If you want "across first, then down", then to use NTILE you would have to make NTILE create rows instead of columns, which would require you to first find out how many buckets you need. It can be done, but it's a kind of "hack":

select col_1, col_2, col_3
from (
select ename
, row_num
, row_number() over (partition by row_num order by ename) col_num
from (
select ename
, ntile(buckets) over (partition by buckets order by ename) row_num
from (
select ename
, ceil(count(*) over () / 3) buckets
from emp
)
)
)
pivot (
max(ename)
for col_num in (
1 as col_1
, 2 as col_2
, 3 as col_3
)
)
order by row_num
/

COL_1 COL_2 COL_3
---------- ---------- ----------
CLARK FORD JAMES
JONES KING MARTIN
MILLER SCOTT SMITH
TURNER WARD

If you are not using a literal constant for number of buckets in NTILE, it needs to be an expression that the database can be sure is constant within each partition. PARTITION BY buckets meet that requirement, and as I know buckets is a constant identical in all rows, I just get one big partition of all rows. It's kind of a hack, but doable.

But I wouldn't use NTILE that way, I'd use your own ROW_NUMBER / PIVOT solution. If I'm on an old version that doesn't support PIVOT, I could do an "oldfashioned" pivoting:

select max(case col_num when 0 then ename end) col_1
, max(case col_num when 1 then ename end) col_2
, max(case col_num when 2 then ename end) col_3
from (
select ename
, trunc ( ( row_number() over ( order by ename ) - 1 ) / 3 ) as row_num
, mod ( row_number() over ( order by ename ) - 1, 3 ) as col_num
from emp
)
group by row_num
order by row_num
/

COL_1 COL_2 COL_3
---------- ---------- ----------
CLARK FORD JAMES
JONES KING MARTIN
MILLER SCOTT SMITH
TURNER WARD

But the only reason for that would be old database version - PIVOT does the same thing ;-)
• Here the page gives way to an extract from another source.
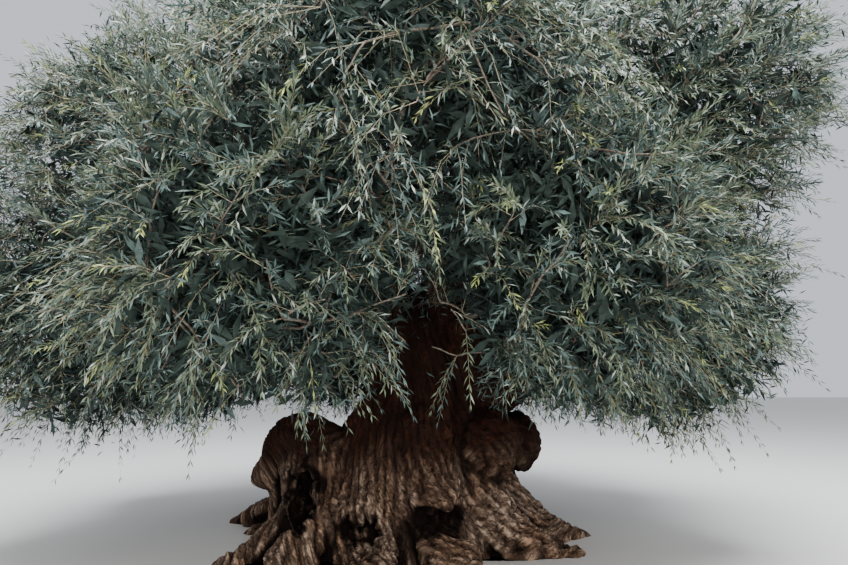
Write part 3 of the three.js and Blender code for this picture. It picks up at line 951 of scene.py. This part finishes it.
# The shoots: this year's and last year's growth, slender and whippy. They fan out from the ends of
# the twigs, stand up at the top of the crown and hang down in its skirts. A few sprout from the
# bark of the boughs or reach into the hollow of a mass.
SHOOTS = 6  # for each twig
END_SHOOTS = 3  # of those, the ones at its very end
OUTER_SHOOTS = 4  # and the ones that point outwards
SIDEWAYS = 0.25  # how far the others still do
SHOOT_LENGTH = 0.44
OWN, OUTWARD, AWAY, ANYWHERE, UPWARD = 0.35, 0.55, 0.50, 0.66, 0.22  # what a heading is made of
LEADERS = 0.06  # share of the shoots that outgrow the others
LEADER_LENGTH = 1.6
SKIRT_LENGTH = 1.12
SKIRT_SAG, TOP_SAG, SAG = 0.62, 0.05, 0.26
FRONT = 0  # the mass over the arch, which hangs down in front of the trunk
CURTAIN_LENGTH = 1.5
CURTAIN_SAG = 0.8
BOUGH_SHOOTS = 50
INNER_SHOOTS = 40
PROUD = 0.05  # how far a shoot's tip may stand out of the solids' box
GAPS = [  # the crown's openings, each as a middle and half sizes
    ((0.36, -2.7, 2.05), (0.34, 1.7, 0.52)),
    ((-0.92, -3.0, 1.30), (0.32, 1.6, 0.42)),
    ((1.35, -3.0, 1.10), (0.60, 1.6, 0.36)),
    ((-2.30, -1.2, 6.00), (0.36, 1.8, 0.55)),
]
random = np.random.default_rng(2031)


def in_gap(points):
    """True in the arch over the trunk and in the other gaps of the crown."""
    return np.any([norm((points - middle) / half, axis=1) < 1 for middle, half in GAPS], axis=0)


def in_ball(count):
    """Points scattered in a ball of radius 1."""
    return unit(random.normal(size=(count, 3))) * np.cbrt(random.random((count, 1)))


def shoot_places():
    """Root, direction, length and sag of the twigs' shoots, their mass, and which ones reach further."""
    twig = np.repeat(np.arange(len(TWIGS["end"])), SHOOTS)
    turn = np.arange(len(twig)) % SHOOTS
    place = np.where(turn < END_SHOOTS, 1.0, random.uniform(0.45, 0.95, len(twig)))
    root = hermite(twigs_at(twig), place[:, None])[:, 0]
    mass = TWIGS["mass"][twig]
    own = unit(TWIGS["end"][twig] - TWIGS["start"][twig])
    outward = unit((root - CENTRES[mass]) / RADII[mass] ** 2)
    tier = np.array([m["tier"] for m in MASSES])[mass]
    lower = (outward[:, 2] < 0.15) & (tier == "low")
    spread = unit(random.normal(size=(len(twig), 3)))
    push = np.where(turn < OUTER_SHOOTS, 1.0, SIDEWAYS)[:, None]
    push = push * (OUTWARD * outward + AWAY * unit(root - HEART))
    heading = unit(OWN * own + push + ANYWHERE * spread + [0, 0, UPWARD])
    length = SHOOT_LENGTH * random.uniform(0.62, 1.12, len(twig))
    leader = random.random(len(twig)) < LEADERS
    length *= np.where(lower, SKIRT_LENGTH, 1.0) * np.where(leader, LEADER_LENGTH, 1.0)
    sag = np.where(lower, SKIRT_SAG, np.where(outward[:, 2] > 0.6, TOP_SAG, SAG))
    sag = sag * random.uniform(0.5, 1.4, len(twig))
    curtain = (mass == FRONT) & (outward[:, 2] < 0.1)
    length = np.where(curtain, CURTAIN_LENGTH * length, length)
    sag = np.where(curtain, CURTAIN_SAG, sag)
    return root, heading, length, sag, mass, leader | curtain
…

(Blogger doesn't allow me to put PRE tags in the comment, so sorry about the code looking bad...)

Monty Latiolais said...

Thanks, Kim for taking the time to explain the other options. You're [pre]awesome[/pre].

Martin Rose said...

Is using PIVOT or MODEL faster than NTILE/WIDTH_BUCKET though?